November 21st, 2009
 

365 Gay: Living

Besen:Rick Warren’s carnival of confession

, columnist, 365gay.com

The Washington pundits who brought us George W. Bush’s presidency and the Iraq fiasco have reached a consensus that John McCain came across as “more presidential” at mega church pastor Rick Warren’s faith forum.

This conclusion is true if we are still defining “presidential” as a cocksure windbag who bonds with the common people by pandering to the lowest common denominator.

On cue, the media judged the candidates by how fun they’d be at a barbecue. McCain was lauded as a “commanding figure” while Obama was derided for coming across as “professorial.” In today’s politics, if you demonstrate your I.Q. your career may be through and a candidate can now admit having smoked marijuana, but not that he has experimented with arugula.

In 2000, the media gave Bush an easy ride because he was affable, but have learned nothing after his presidency turned out to be laughable. We watched Bush strut in his flight suit on an aircraft carrier with a gigantic banner claiming “Mission Accomplished.” When it was clear that the mission had hardly begun, Bush thumped his chest and challenged the insurgents to “bring it on.”

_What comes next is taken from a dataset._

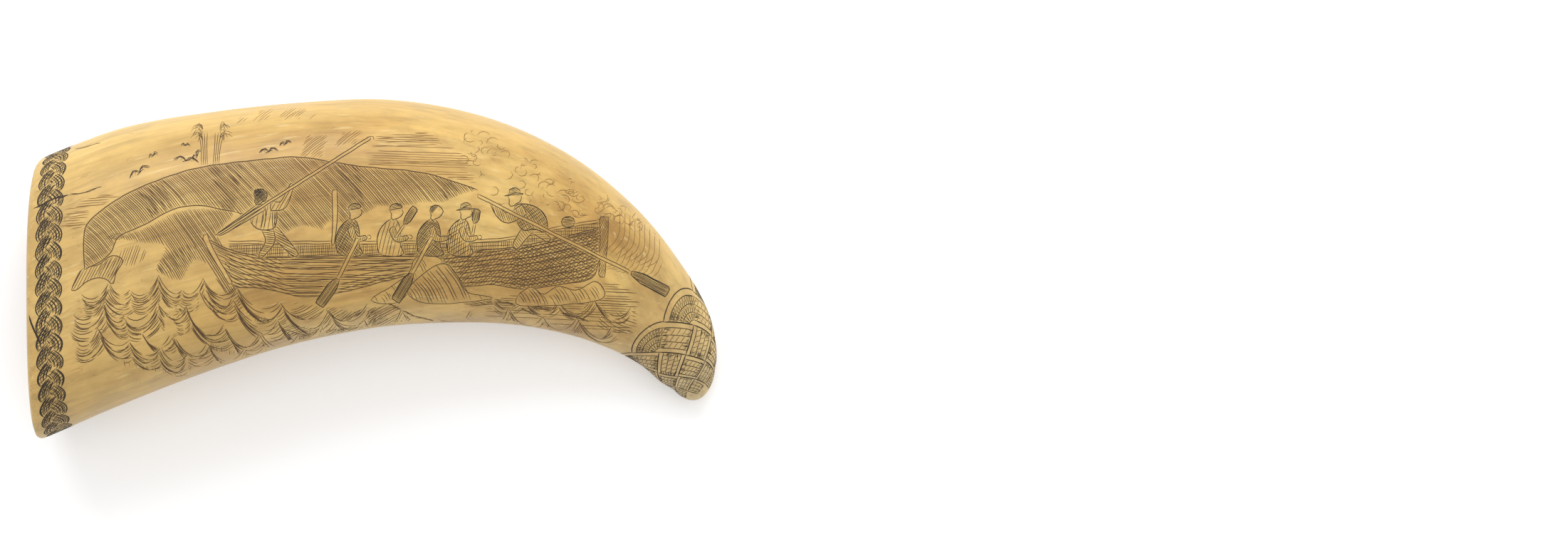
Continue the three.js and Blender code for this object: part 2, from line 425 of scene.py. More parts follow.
def ivory_material():
    shader = Shader("ivory")
    place = shader.place()
    along, across, _ = share_axes(shader)
    clouds = shader.noise(shader.stretched(place, (17, 62, 62)), 1, 3)
    patches = shader.noise(shader.stretched(place, (95, 170, 170)), 1, 5, 0.6)
    grain = shader.noise(shader.stretched(place, (34, 640, 640)), 1, 5, 0.62)
    fibres = shader.noise(shader.stretched(place, (70, 1100, 1100)), 1, 3)
    bands = shader.noise(shader.stretched(place, (9, 190, 190)), 1, 3)
    mottle = shader.noise(place, 150, 5)

    color = shader.ramp(clouds, (0.26, HONEY_DEEP), (0.43, HONEY), (0.64, HONEY_LIGHT))
    stain = shader.ramp(patches, (0.5, (0.0,)), (0.66, (0.55,)))
    color = shader.mix(stain, color, HONEY_DEEP)
    color = shader.mix(shader.ramp(along, (0.02, (0.6,)), (0.3, (0.0,))), color, ROOT_PALE)
    color = shader.mix(shader.ramp(along, (0.62, (0.0,)), (0.95, (0.85,))), color, TIP_PALE)
    # Paler and yellower towards the convex back: partly the ivory's own yellow grain, partly a painted
    # highlight where the back softbox falls.
    color = shader.mix(shader.ramp(across, (0.6, (0.0,)), (0.9, (0.7,))), color, HONEY_LIGHT)
    # Greyer and darker towards the concave edge: painted shade on the side turned away from the back light.
    edge = shader.ramp(shader.math("MULTIPLY", across, -1.0), (0.7, (0.0,)), (0.98, (0.3,)))
    color = shader.mix(edge, color, CONCAVE_SHADE_GREY)
    streaks = shader.ramp(grain, (0.3, (0.78,)), (0.5, (1.0,)), (0.72, (1.08,)))
    color = shader.mix(0.8, color, streaks, "MULTIPLY")
    color = shader.mix(0.5, color, shader.ramp(bands, (0.35, (0.84,)), (0.6, (1.06,))), "MULTIPLY")
    color = shader.mix(0.6, color, shader.ramp(mottle, (0.34, (0.84,)), (0.6, (1.05,))), "MULTIPLY")
    color = shader.mix(shader.ramp(fibres, (0.6, (0.0,)), (0.72, (0.5,))), color, FIBRE_PALE)

    checks = shader.noise(shader.stretched(place, (22, 300, 300)), 1, 2)
    off_middle = shader.math("ABSOLUTE", shader.math("SUBTRACT", checks, 0.5))
    check_line = shader.ramp(off_middle, (0.0, (1.0,)), (0.006, (0.0,)))
    near_root = shader.ramp(along, (0.0, (0.65,)), (0.22, (0.0,)))
    color = shader.mix(shader.math("MULTIPLY", check_line, near_root), color, HONEY_BROWN)
    pits = shader.add("TexVoronoi", "Distance", Vector=place, Scale=150.0)
    pit = shader.ramp(pits, (0.0, (0.7,)), (0.045, (0.0,)))
    rare = shader.ramp(shader.noise(place, 60, 1), (0.58, (0.0,)), (0.64, (1.0,)))
    color = shader.mix(shader.math("MULTIPLY", pit, rare), color, HONEY_BROWN)

    shader.set("Base Color", color)
    shader.set("Roughness", shader.ramp(mottle, (0.3, (0.36,)), (0.7, (0.52,))))
    shader.set("Subsurface Weight", 0.12)
    shader.set("Subsurface Scale", 0.002)
    shader.set("Subsurface Radius", (1.0, 0.6, 0.3))
    height = shader.math("ADD", grain, shader.math("MULTIPLY", mottle, 0.8))
    shader.set("Normal", shader.bump(height, 0.00005, 0.5))
    return shader.material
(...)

Well, they obliged and now thousands of Americans and tens of thousands of Iraqis are dead.

After nearly eight years of alienating the world with cowboy diplomacy, the media portrays Obama’s tendency to be humble as a political stumble. Meanwhile, McCain talks tough to the Russians as they continue to rush into Georgia.

At the forum, without hesitation he said he is going to defeat evil. But how does he plan to make good on his shallow sound bite with our military tied up in Iraq and our economy on the rocks?

Vladimir Putin has shrugged off the McCain crowd, essentially saying, “You and what army is going to stop us?” McCain must be acting like a galloping stallion because he knows of secret battalions that can be called on to defends the budding democracies in the Caucasus region.

At the forum, McCain also got a big hand by vowing to continue Bush’s policy of ensuring that tycoons can live nearly tax free. Such economic policies combined with Republican deregulation have sold out our country and helped fuel the rise of China – which not only has more gold medals, but owns much of America’s gold. Perhaps McCain remains so bubbly and blissfully unaware of the housing bubble because he has several million-dollar homes. Yet the media still builds him up as the common man ready to storm the gates, even though he has more in common with Bill Gates.

Of course, the enablers of America’s decline are Evangelical Christians who eschew their economic interests in favor of their bizarre moral fetishes. This penchant for the puritanical was exemplified by Warren’s voyeuristic question asking each candidate, “What would be the greatest moral failure in your life.”

Predictably, this carnival of confession and moral spectacle accomplished nothing and failed to reveal any juicy new “sins” that were not already on public record. Fresh from discussing the implosion of his marriage – a huge biblical abomination – McCain spoke out against gay people marrying. In the backdrop of this event was a low level controversy where Jonathan Crutchley, the co-founder of the gay cruising site Man Hunt, gave a $2,300 donation to McCain. This was odd, considering McCain reconfirmed at the forum that he favored Supreme Court judges who had cast votes to outlaw sodomy – the very Man Hunt product that had made Crutchley rich.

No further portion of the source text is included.